Here's the problem with the swap. A landmark Gartner study found that firms cutting staff were no more likely to see returns than those that didn't. The highest-performing companies weren't replacing workers with agents. They were using AI to amplify the people they already had.
That finding should stop every executive mid-restructuring memo. The playbook GM, GitLab, and others are running has no empirical basis for generating returns. As Gartner's analysts put it: "Workforce reductions may create budget room, but they do not create return."
The restructuring fallacy
This pattern has a history. The corporate reengineering craze of the 1990s promised that redesigning business processes around new technology would unlock massive efficiency gains. Firms restructured aggressively. A few years later, studies found that most reengineering projects failed to deliver their projected returns, not because the technology didn't work, but because organisations treated restructuring as the strategy rather than a consequence of having one.
The same logic applies.
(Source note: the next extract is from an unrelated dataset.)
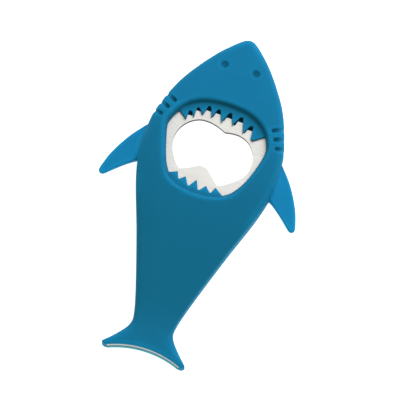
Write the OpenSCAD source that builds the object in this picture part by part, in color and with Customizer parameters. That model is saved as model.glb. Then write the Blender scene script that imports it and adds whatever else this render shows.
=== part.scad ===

SAP deploying 200+ agents across enterprise workflows is a product bet, not proof that replacing human judgement with agentic workflows produces better outcomes. GitLab reorganising for the 'agentic era' might work brilliantly or might just be a different shape of org chart painted with AI branding. GM swapping 600 IT workers for AI-skilled replacements assumes the bottleneck was the people, not the processes, priorities, or institutional knowledge those people carried.
The way I see it, the companies getting real returns from AI aren't the ones making the loudest structural changes. They're the ones doing the quiet work of figuring out where AI actually helps their existing teams make better decisions or handle complexity that was previously unmanageable. People amplification over replacement.
That distinction matters for anyone building products or running teams right now. If your AI strategy starts with a headcount target, you're optimising for the wrong metric. The Gartner data suggests the question isn't "how many people can we replace with agents?" but "where does an agent make a good person better?"
Every restructuring announcement this week used the language of inevitability. The evidence points somewhere more uncomfortable: the swap might feel like progress while delivering nothing but churn.